Tuesday, 19 November 2002 - 2:00 PM
Hilton San Francisco Franciscan Room A (100)

This presentation is part of CESS-42. Community Outreach: Knowing Your Community and Achieving Cessation

Group Cessation: Does Knowing Your Community Increase Participation?

Amy E. Sayre, MPH, Vermont Department of Health, Tobacco Control Program, asayre@vdh.state.vt.us, Garbarino Karen, MPH, kgarbar@vdh.state.vt.us, Suzanne Kelley, MSW, skelley@vdh.state.vt.us.

Learning Objectives: identify lessons learned from Vermont's community cessation pilot program.

Abstract:
Problem/Objective: Utilizing funds from the Centers for Disease Control and Prevention and the Master Settlement Agreement (MSA), the Vermont Department of Health (VDH) has been funding community coalitions for the past four years to implement tobacco prevention strategies. Last year, VDH has established a toll-free QuitLine and a statewide system for cessation classes and counseling through Vermontís 14 hospitals with MSA funds. However, community coalitions identified additional needs for cessation programming in their communities that specifically focus on increasing the number of groups in locations that would target populations perceived to be highest need.
METHODS: In response to coalition demand and the availability of MSA funding, VDH created a funding opportunity for coalitions to implement cessation classes in their communities. The RFP required communities to implement research-based programs, collaborate with existing statewide cessation programs, and participate in extensive data collection.
RESULTS: Communities applied for $10,000 grants with plans to implement cessation programs reaching primarily high-risk populations. The program and data collection will be complete prior to the National Conference with initial data to be presented.
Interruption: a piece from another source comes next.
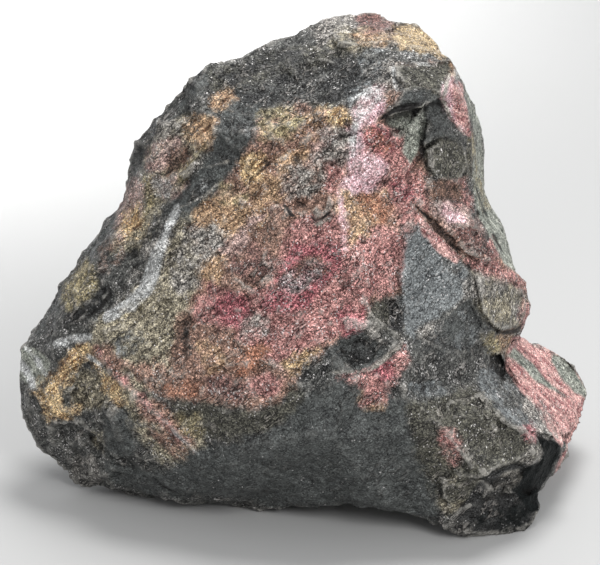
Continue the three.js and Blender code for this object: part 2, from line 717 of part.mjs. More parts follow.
const group = new THREE.Group();
group.name = 'rough_rhodonite';
group.add(stone);
export default group;
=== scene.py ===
"""The looks of a rough lump of rhodonite: the relief of its broken faces, its minerals and its grain.

Metres, +Z up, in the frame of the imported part. The lump stands on the floor at Z = 0, and its long
sloping front faces -Y. Sizes are written in millimetres, and the modelling works in millimetres too:
they are turned into metres only where a mesh, a lamp or the camera takes them. What shows on the front
is drawn on the picture plane of the camera, in pixels of its 600 by 565 frame, and laid onto the stone
from there. A line on that plane is a run of numbers: pixels across and down in turn, point by point.
"""

import itertools
import logging
import math
from dataclasses import dataclass
from enum import Enum

import bpy
import numpy as np
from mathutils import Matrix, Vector
from mathutils.bvhtree import BVHTree
from mathutils.kdtree import KDTree


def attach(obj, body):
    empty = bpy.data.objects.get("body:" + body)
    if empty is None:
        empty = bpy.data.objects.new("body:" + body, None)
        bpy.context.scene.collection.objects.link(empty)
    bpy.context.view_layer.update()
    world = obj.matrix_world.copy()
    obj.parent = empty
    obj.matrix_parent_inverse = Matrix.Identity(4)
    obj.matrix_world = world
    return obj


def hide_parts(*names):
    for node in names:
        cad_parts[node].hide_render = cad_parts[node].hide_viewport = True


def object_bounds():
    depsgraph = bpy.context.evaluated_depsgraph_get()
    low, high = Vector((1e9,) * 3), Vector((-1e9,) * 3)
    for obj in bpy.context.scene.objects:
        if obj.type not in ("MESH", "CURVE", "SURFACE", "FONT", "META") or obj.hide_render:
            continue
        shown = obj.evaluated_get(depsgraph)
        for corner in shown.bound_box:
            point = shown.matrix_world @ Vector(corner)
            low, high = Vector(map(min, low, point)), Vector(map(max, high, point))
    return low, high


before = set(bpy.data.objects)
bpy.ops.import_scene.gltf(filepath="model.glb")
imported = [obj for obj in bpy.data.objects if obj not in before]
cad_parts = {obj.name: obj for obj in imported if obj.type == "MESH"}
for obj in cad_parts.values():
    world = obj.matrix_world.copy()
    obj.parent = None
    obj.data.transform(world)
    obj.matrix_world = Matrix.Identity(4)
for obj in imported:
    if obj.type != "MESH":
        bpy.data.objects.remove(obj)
CAD_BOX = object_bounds()

logging.basicConfig(level=logging.INFO, format="%(message)s")
log = logging.getLogger("rhodonite")

MM = 0.001
STONE_NODE = "rhodonite_stone"
RIGHT = np.array((1.0, 0.0, 0.0))

# How far outside a mineral's patch, in mm, its depth is still told apart.
FARTHEST = 6.0

# The shortest stretch of a line, squared, that counts as having a length.
SHORTEST = 1e-9

# Odd numbers that stir the cells of a lattice into seeded noise.
CELL_STIR = (374761393, 668265263, 2147483647)
SEED_STIR = 974634777
LAST_STIR = 1274126177
LOW_BITS = 0xFFFFFF

Spot = tuple[float, float]
Line = tuple[float, ...]
Place = tuple[float, float, float]


class Mineral(Enum):
    """What the stone is made of, and the painted light on it, in the order laid over the dark manganese
    ore.
    """

    # Some layers paint light: the crevice lines also paint shadow under lips and overhangs, the black and
    # the umber paint shade in recesses and hollows, the rim lines paint highlights on lit edges, and the
    # glitter paints glints.
    (
        DRAB, CLAY, SLATE, SHALE, OLIVE, TAN, LILAC, ROSE, SALMON, BLUSH, SAGE, MOSS, OCHRE, BUFF, CRIMSON,
        PLUM, RUST, ASH, UMBER_AND_SHADE, GLITTER, QUARTZ, BLACK_AND_SHADE, GLOSS, CRACK_AND_SHADOW, HIGHLIGHT_AND_PALE_MARK,
    ) = range(25)


(
    DRAB, CLAY, SLATE, SHALE, OLIVE, TAN, LILAC, ROSE, SALMON, BLUSH, SAGE, MOSS, OCHRE, BUFF, CRIMSON,
    PLUM, RUST, ASH, UMBER_AND_SHADE, GLITTER, QUARTZ, BLACK_AND_SHADE, GLOSS, CRACK_AND_SHADOW, HIGHLIGHT_AND_PALE_MARK,
) = Mineral


@dataclass(frozen=True)
class Zone:
    """A patch or a streak of one mineral, or of painted shade or painted highlight, on the picture plane.

    outline holds the corners of the patch, or the route of a streak where widths (mm) are given. cover
    is how deep inside the patch (mm) its edge may still fray: little cover leaves it scattered.
    """

    name: str
    mineral: Mineral
    outline: Line
    widths: tuple[float, ...] = ()
    cover: float = 3.0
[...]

Discussion: It has been difficult in Vermont to recruit and retain participation in our cessation classes. However, through coalitions that have experience in tobacco prevention and an understanding of their community, it is expected that success in group recruitment and retention will be greatly improved. The purpose of this pilot project is to learn if communities have more success in recruiting and retaining participants for cessation groups. Initial data will be presented at the conference.